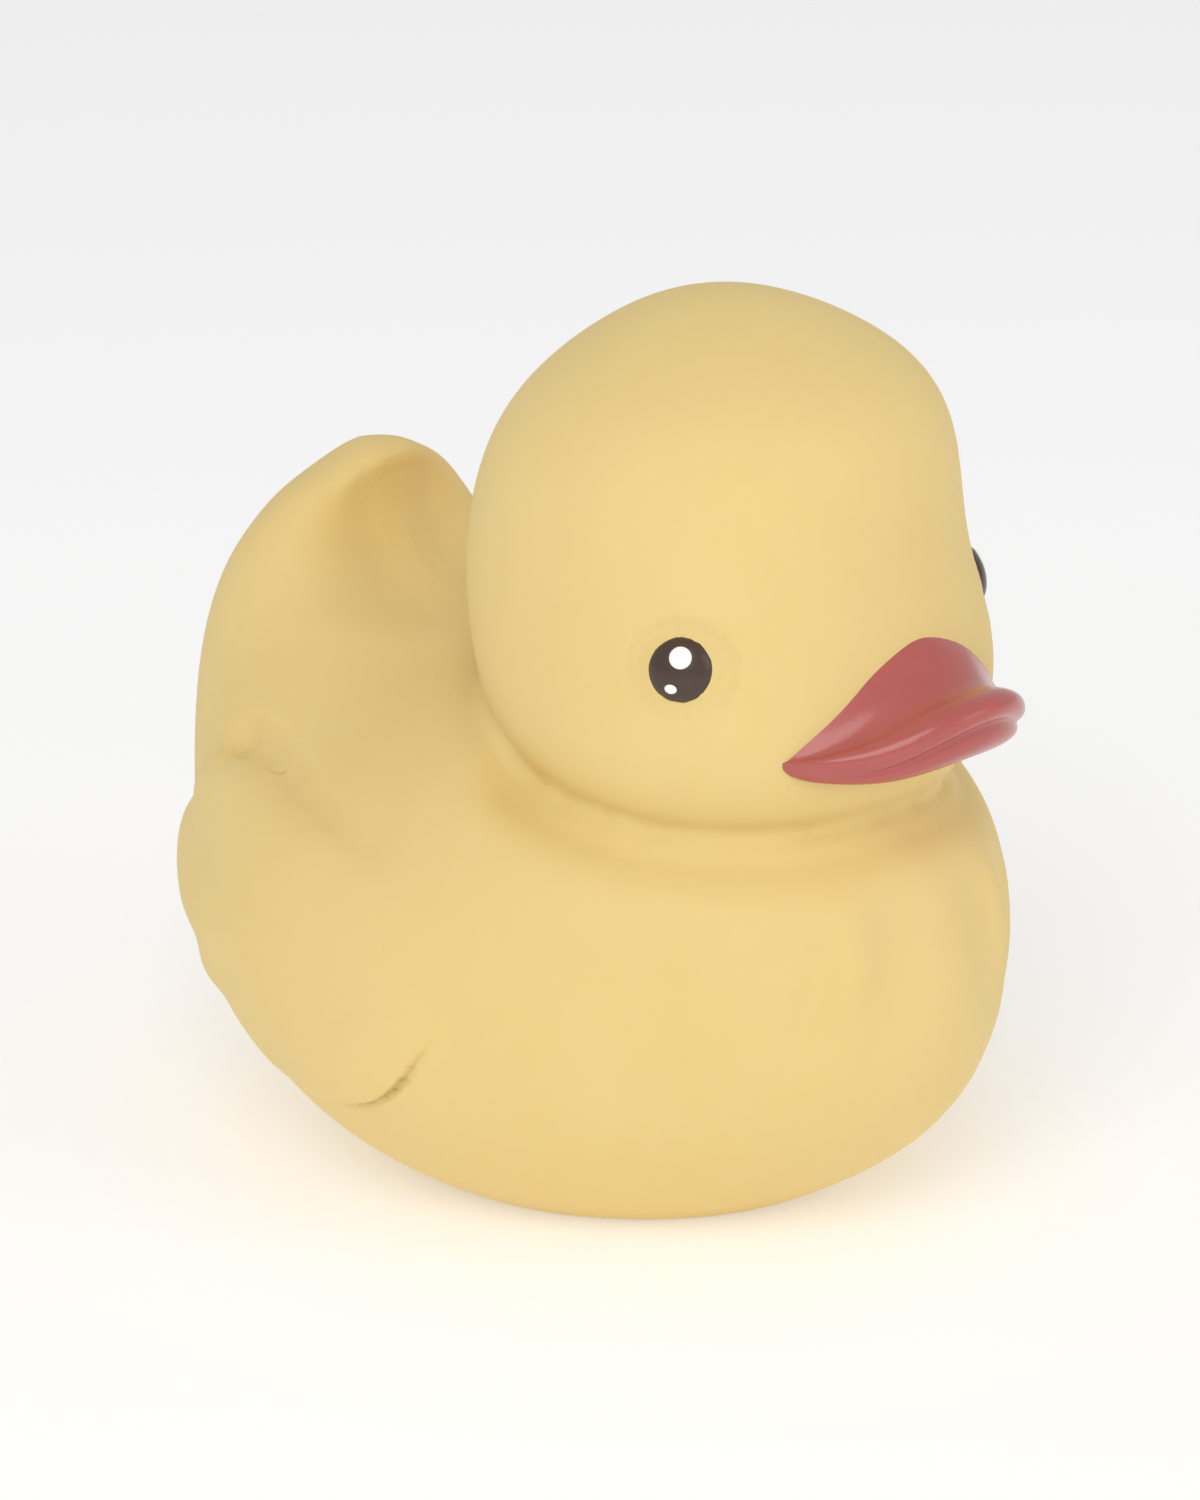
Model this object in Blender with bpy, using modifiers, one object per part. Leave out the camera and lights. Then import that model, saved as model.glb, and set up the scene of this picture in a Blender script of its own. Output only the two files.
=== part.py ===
"""A bath duck moulded in one piece of natural rubber.

The duck faces -Y, stands on its flat base at Z = 0 and is symmetric about X = 0.
Each form starts from a round cage that Subdivision Surface smooths, and the forms
are then united into the one moulding.
"""

from math import atan2, cos, pi, radians, sin

import bmesh
import bpy
from mathutils import Matrix, Vector
from mathutils.bvhtree import BVHTree

MM = 0.001

# Trunk, from the breast to the tip of the tail. Each section is an ellipse, given by its
# y, z, half width, half height and lean, in mm and degrees. A lean tips its top forwards.
BREAST_END = (-52.0, 29.0)
TRUNK_SECTIONS = (
    (-47.0, 31.0, 14.8, 19.0, -4.0),
    (-33.0, 28.5, 30.2, 27.5, -3.0),
    (-17.5, 26.5, 40.5, 33.0, -3.0),
    (1.0, 25.0, 45.5, 32.0, 0.0),
    (18.0, 27.5, 41.0, 28.0, 7.0),
    (32.0, 37.0, 30.5, 24.0, 25.0),
    (41.0, 49.5, 19.6, 20.5, 47.0),
    (40.3, 63.5, 14.1, 15.9, 54.0),
)
TAIL_END = (39.2, 72.4)

# Head, from the chin up. Each section is its z, y, half width and half depth, in mm.
HEAD_BOTTOM = (-18.5, 38.0)
HEAD_SECTIONS = (
    (41.0, -18.0, 12.0, 12.0),
    (48.5, -20.5, 25.0, 24.5),
    (59.0, -20.3, 29.2, 28.7),
    (71.0, -16.2, 26.6, 26.9),
    (83.0, -17.9, 25.7, 25.0),
    (91.0, -19.3, 20.2, 19.2),
    (96.5, -18.0, 9.5, 9.5),
)
HEAD_TOP = (-18.0, 98.5)

# Bill: it wraps round the face to a corner on each side, with a rounded lip in front.
BILL_HALF_WIDTH = 16.5
BILL_CORNER = (-39.0, 56.0)
BILL_REACH = 14.95
BILL_FULLNESS = 0.6
BILL_STATIONS = 7
# Its middle section, as shares of the reach and heights above the corners: from inside the
# face over the top, round the lip, and back underneath by way of the mouth.
BILL_PROFILE = (
    (-0.10, 7.0),
    (0.32, 10.5),
    (0.62, 6.0),
    (0.90, 5.6),
    (1.06, 3.8),
    (0.96, 1.6),
    (0.84, 0.8),
    (0.86, -1.0),
    (0.62, -2.8),
    (0.20, -3.2),
    (-0.15, -1.5),
    (-0.25, 3.0),
)

# Wings: a plate on each flank. It is flush with the flank at the top in front, and stands
# proud below and behind, where its edge is scalloped into feather tips.
WING_CENTRE = (11.5, 29.5)
WING_LENGTH = 58.0
WING_HEIGHT = 32.0
WING_TILT = 5.0
WING_POINTS = 24
WING_PROUD = 2.8
WING_ROOT = 6.0
WING_FLUSH = (-22.0, -2.0)
WING_RISE_WAY = (0.75, -0.66)
FEATHERS = 3
SCALLOP = 0.09
# Rings from its outer face to its root, as shares of the outline, of the height that it
# stands proud and of the depth of its root.
WING_RINGS = (
    (0.45, 1.0, 0.0),
    (0.84, 1.0, 0.0),
    (1.00, 0.45, 0.0),
    (0.96, 0.0, 0.4),
    (0.70, 0.0, 0.9),
    (0.35, 0.0, 1.0),
)

# Eyes: a shallow dome on each side of the face.
EYE_PLACE = (-22.2, -32.7, 65.5)
EYE_RADIUS = 3.5
EYE_DEPTH = 2.6
EYE_TURN = 55.0

# The trunk's cage reaches below Z = 0, where this block cuts the base flat.
BASE_BLOCK = 80.0

RUBBER = ("natural_rubber", (0.80, 0.62, 0.27), 0.62)
BILL_PAINT = ("bill_paint", (0.52, 0.12, 0.11), 0.30)
EYE_PAINT = ("eye_paint", (0.09, 0.055, 0.035), 0.25)


def clear_scene():
    for old in list(bpy.data.objects):
        bpy.data.objects.remove(old)


def new_collection(name):
    collection = bpy.data.collections.new(name)
    bpy.context.scene.collection.children.link(collection)
    return collection


def make_material(name, colour, roughness):
    material = bpy.data.materials.new(name)
    material.use_nodes = True
    shader = material.node_tree.nodes["Principled BSDF"]
    shader.inputs["Base Color"].default_value = (*colour, 1.0)
    shader.inputs["Roughness"].default_value = roughness
    shader.inputs["Metallic"].default_value = 0.0
    return material


def circle(count):
    """The sine and cosine of evenly spaced angles."""
    return [(sin(2 * pi * k / count), cos(2 * pi * k / count)) for k in range(count)]


def add_object(name, mesh_data, collection, material):
    mesh = bpy.data.meshes.new(name)
    mesh_data.to_mesh(mesh)
    mesh_data.free()
    mesh.materials.append(material)
    form = bpy.data.objects.new(name, mesh)
    collection.objects.link(form)
    return form


def smooth(form, levels):
    subdivision = form.modifiers.new("smooth", "SUBSURF")
    subdivision.levels = levels
    subdivision.render_levels = levels


def mirror(form):
    """Adds the form's twin on the other side of X = 0, as a body of its own."""
    twin = form.modifiers.new("mirror", "MIRROR")
    twin.use_mirror_merge = False


def cage(name, first, rings, last, collection, material):
    """A round cage: a sphere whose poles and rings, from the top, are moved to their places."""
    points_round = len(rings[0])
    ball = bmesh.new()
    bmesh.ops.create_uvsphere(
        ball, u_segments=points_round, v_segments=len(rings) + 1, radius=1.0
    )
    from_top = sorted(ball.verts, key=lambda vert: -vert.co.z)
    from_top[0].co = Vector(first) * MM
    from_top[-1].co = Vector(last) * MM
    for index, ring in enumerate(rings):
        start = 1 + index * points_round
        level = from_top[start : start + points_round]
        level.sort(key=lambda vert: round(atan2(vert.co.x, vert.co.y), 3) % (2 * pi))
        for vert, point in zip(level, ring):
            vert.co = Vector(point) * MM
    ball.normal_update()
    bmesh.ops.recalc_face_normals(ball, faces=ball.faces)
    return add_object(name, ball, collection, material)


def make_trunk(collection, material):
    rings = []
    for y, z, half_width, half_height, lean in TRUNK_SECTIONS:
        forwards, up = -sin(radians(lean)), cos(radians(lean))
        rings.append(
            [
                (half_width * s, y + half_height * c * forwards, z + half_height * c * up)
                for s, c in circle(16)
            ]
        )
    trunk = cage("duck", (0.0, *BREAST_END), rings, (0.0, *TAIL_END), collection, material)
    smooth(trunk, 2)
    return trunk


def make_head(collection, material):
    rings = [
        [(half_width * s, y - half_depth * c, z) for s, c in circle(16)]
        for z, y, half_width, half_depth in HEAD_SECTIONS
    ]
    head = cage("head", (0.0, *HEAD_BOTTOM), rings, (0.0, *HEAD_TOP), collection, material)
    smooth(head, 2)
    return head


def make_bill(collection, material):
    """Sections across the bill, from the right corner to the left one."""
    rings = []
    for station in range(BILL_STATIONS):
        across = -cos(pi * (station + 1) / (BILL_STATIONS + 1))
        swell = (1.0 - across**2) ** BILL_FULLNESS
        rings.append(
            [
                (
                    BILL_HALF_WIDTH * across,
                    BILL_CORNER[0] - BILL_REACH * share * swell,
                    BILL_CORNER[1] + rise * swell,
                )
                for share, rise in BILL_PROFILE
            ]
        )
    right = (-BILL_HALF_WIDTH, *BILL_CORNER)
    left = (BILL_HALF_WIDTH, *BILL_CORNER)
    bill = cage("bill", right, rings, left, collection, material)
    smooth(bill, 1)
    return bill


def surface_of(form):
    """The form's smoothed surface, to look places up on."""
    bpy.context.view_layer.update()
    finished = form.evaluated_get(bpy.context.evaluated_depsgraph_get()).to_mesh()
    corners = [vert.co.copy() for vert in finished.vertices]
    return BVHTree.FromPolygons(corners, [tuple(face.vertices) for face in finished.polygons])


def wing_outline():
    """Points (y, z) round the wing's centre, from the rear tip up and forwards."""
    tilt = radians(WING_TILT)
    outline = []
    for s, c in circle(WING_POINTS):
        around = atan2(s, c)
        notch = 0.0
        if c > 0.0:
            notch = SCALLOP * (1.0 - abs(sin(FEATHERS * around)))
        y = 0.5 * WING_LENGTH * c * (1.0 - notch)
        z = 0.5 * WING_HEIGHT * s * (1.0 - notch)
        outline.append((y * cos(tilt) - z * sin(tilt), y * sin(tilt) + z * cos(tilt)))
    return outline


def wing_point(flank, y, z, proud, root):
    """The point over or under the right flank at y and z from the wing's centre."""
    along = y * WING_RISE_WAY[0] + z * WING_RISE_WAY[1]
    rise = (along - WING_FLUSH[0]) / (WING_FLUSH[1] - WING_FLUSH[0])
    rise = min(max(rise, 0.0), 1.0)
    rise = rise * rise * (3.0 - 2.0 * rise)
    beside = Vector((-40.0, WING_CENTRE[0] + y, WING_CENTRE[1] + z)) * MM
    surface, normal, _, _ = flank.find_nearest(beside)
    return surface / MM + normal * (WING_PROUD * rise * proud - WING_ROOT * root)


def make_wings(trunk, collection, material):
    flank = surface_of(trunk)
    outline = wing_outline()
    rings = [
        [wing_point(flank, y * share, z * share, proud, root) for y, z in outline]
        for share, proud, root in WING_RINGS
    ]
    outer = wing_point(flank, 0.0, 0.0, 1.0, 0.0)
    inner = wing_point(flank, 0.0, 0.0, 0.0, 1.0)
    wings = cage("wings", outer, rings, inner, collection, material)
    smooth(wings, 1)
    mirror(wings)
    return wings


def make_eyes(collection, material):
    ball = bmesh.new()
    bmesh.ops.create_uvsphere(ball, u_segments=16, v_segments=8, radius=EYE_RADIUS * MM)
    flatten = Matrix.Diagonal((1.0, EYE_DEPTH / EYE_RADIUS, 1.0, 1.0))
    turn = Matrix.Rotation(radians(-EYE_TURN), 4, "Z")
    place = Matrix.Translation(Vector(EYE_PLACE) * MM)
    bmesh.ops.transform(ball, matrix=place @ turn @ flatten, verts=ball.verts)
    eyes = add_object("eyes", ball, collection, material)
    mirror(eyes)
    return eyes


def make_base_block(collection, material):
    block = bmesh.new()
    bmesh.ops.create_cube(block, size=2.0 * BASE_BLOCK * MM)
    below = Vector((0.0, 0.0, -BASE_BLOCK)) * MM
    bmesh.ops.translate(block, vec=below, verts=block.verts)
    return add_object("base_block", block, collection, material)


def combine(target, other, operation):
    """Unites the other form with the target, or cuts it away, and hides it."""
    join = target.modifiers.new(other.name, "BOOLEAN")
    join.operation = operation
    join.solver = "EXACT"
    join.material_mode = "TRANSFER"
    join.object = other
    other.hide_render = True
    other.display_type = "WIRE"


def main():
    clear_scene()
    toy = new_collection("bath_duck")
    forms = new_collection("forms")
    rubber = make_material(*RUBBER)
    bill_paint = make_material(*BILL_PAINT)
    eye_paint = make_material(*EYE_PAINT)

    duck = make_trunk(toy, rubber)
    united = [
        make_wings(duck, forms, rubber),
        make_head(forms, rubber),
        make_bill(forms, bill_paint),
        make_eyes(forms, eye_paint),
    ]
    for form in united:
        combine(duck, form, "UNION")
    combine(duck, make_base_block(forms, rubber), "DIFFERENCE")

    weld = duck.modifiers.new("weld", "WELD")
    weld.merge_threshold = 0.05 * MM
    duck.data.shade_smooth()


main()
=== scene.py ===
"""The looks of the bath duck: matt natural rubber, glossy painted bill, painted eyes.

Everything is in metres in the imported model's own frame. The duck faces -Y, its right
side is at -X, and it stands on Z = 0.
"""

from math import atan2, cos, degrees, pi, radians, sin, sqrt

import bmesh
import bpy
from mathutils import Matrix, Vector
from mathutils.bvhtree import BVHTree
from mathutils.kdtree import KDTree


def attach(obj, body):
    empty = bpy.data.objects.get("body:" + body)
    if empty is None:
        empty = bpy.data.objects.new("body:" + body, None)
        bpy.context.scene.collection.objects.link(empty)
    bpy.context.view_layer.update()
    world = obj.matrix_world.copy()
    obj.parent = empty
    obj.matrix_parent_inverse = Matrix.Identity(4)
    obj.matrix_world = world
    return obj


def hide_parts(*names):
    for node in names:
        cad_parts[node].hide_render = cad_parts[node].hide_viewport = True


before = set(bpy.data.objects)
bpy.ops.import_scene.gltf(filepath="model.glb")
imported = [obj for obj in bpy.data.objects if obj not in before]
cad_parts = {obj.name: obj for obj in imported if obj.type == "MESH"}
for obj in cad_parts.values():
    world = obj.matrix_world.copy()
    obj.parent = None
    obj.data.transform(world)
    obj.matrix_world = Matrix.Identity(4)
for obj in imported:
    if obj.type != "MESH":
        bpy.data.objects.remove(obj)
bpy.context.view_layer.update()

MM = 0.001

# Trunk sections from the breast to the tail: y, z, half width, half height, lean.
BREAST_END = (-52.0, 29.0)
TRUNK_SECTIONS = (
    (-47.0, 31.0, 14.8, 19.0, -4.0),
    (-33.0, 28.5, 30.2, 27.5, -3.0),
    (-17.5, 26.5, 40.5, 33.0, -3.0),
    (1.0, 25.0, 45.5, 32.0, 0.0),
    (18.0, 27.5, 41.0, 28.0, 7.0),
    (32.0, 37.0, 30.5, 24.0, 25.0),
    (41.0, 49.5, 19.3, 20.5, 47.0),
    (40.3, 64.0, 15.0, 16.2, 54.0),
)
TAIL_END = (37.4, 73.2)

# Head sections from the crown down: z, y, half width, half depth.
CROWN_END = (-18.0, 98.5)
HEAD_SECTIONS = (
    (96.5, -18.0, 9.5, 9.5),
    (91.0, -19.3, 20.2, 19.2),
    (83.0, -17.9, 25.7, 25.0),
    (71.0, -16.2, 26.6, 26.9),
    (59.0, -20.3, 29.2, 28.7),
    (47.3, -20.5, 25.2, 24.7),
    (39.8, -18.0, 12.0, 12.0),
)
CHIN_END = (-18.5, 37.0)

# Bill: it wraps round the face from corner to corner. Four heights above the corners, by
# how far across the bill they are from the middle (0) to a corner (1).
BILL_HALF_WIDTH = 16.5
BILL_CORNER = (-40.0, 56.0)
BILL_REACH = 15.0
BILL_FULLNESS = 0.7
BILL_STATIONS = 15
BILL_ROOT = (
    (0.0, 10.6),
    (0.3, 9.4),
    (0.55, 7.3),
    (0.7, 5.4),
    (0.8, 4.3),
    (0.9, 2.9),
    (1.0, 0.0),
)
BILL_LIP = ((0.0, 6.2), (0.25, 5.9), (0.4, 5.0), (0.57, 3.4), (0.7, 2.2), (0.88, 1.0), (1.0, 0.0))
BILL_MOUTH = ((0.0, 3.2), (0.25, 2.7), (0.48, 0.9), (0.6, 0.0), (0.72, -0.7), (1.0, -0.2))
BILL_LOW = ((0.0, -1.5), (0.25, -1.7), (0.5, -2.2), (0.8, -2.0), (0.93, -1.6), (1.0, -0.2))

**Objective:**
Solely the line containing "duck = make_trunk(toy, rubber)", the line containing "imported = [obj", and the lines between them are to be given again, exactly as written.

**Result of the task:**
    duck = make_trunk(toy, rubber)
    united = [
        make_wings(duck, forms, rubber),
        make_head(forms, rubber),
        make_bill(forms, bill_paint),
        make_eyes(forms, eye_paint),
    ]
    for form in united:
        combine(duck, form, "UNION")
    combine(duck, make_base_block(forms, rubber), "DIFFERENCE")

    weld = duck.modifiers.new("weld", "WELD")
    weld.merge_threshold = 0.05 * MM
    duck.data.shade_smooth()


main()
=== scene.py ===
"""The looks of the bath duck: matt natural rubber, glossy painted bill, painted eyes.

Everything is in metres in the imported model's own frame. The duck faces -Y, its right
side is at -X, and it stands on Z = 0.
"""

from math import atan2, cos, degrees, pi, radians, sin, sqrt

import bmesh
import bpy
from mathutils import Matrix, Vector
from mathutils.bvhtree import BVHTree
from mathutils.kdtree import KDTree


def attach(obj, body):
    empty = bpy.data.objects.get("body:" + body)
    if empty is None:
        empty = bpy.data.objects.new("body:" + body, None)
        bpy.context.scene.collection.objects.link(empty)
    bpy.context.view_layer.update()
    world = obj.matrix_world.copy()
    obj.parent = empty
    obj.matrix_parent_inverse = Matrix.Identity(4)
    obj.matrix_world = world
    return obj


def hide_parts(*names):
    for node in names:
        cad_parts[node].hide_render = cad_parts[node].hide_viewport = True


before = set(bpy.data.objects)
bpy.ops.import_scene.gltf(filepath="model.glb")
imported = [obj for obj in bpy.data.objects if obj not in before]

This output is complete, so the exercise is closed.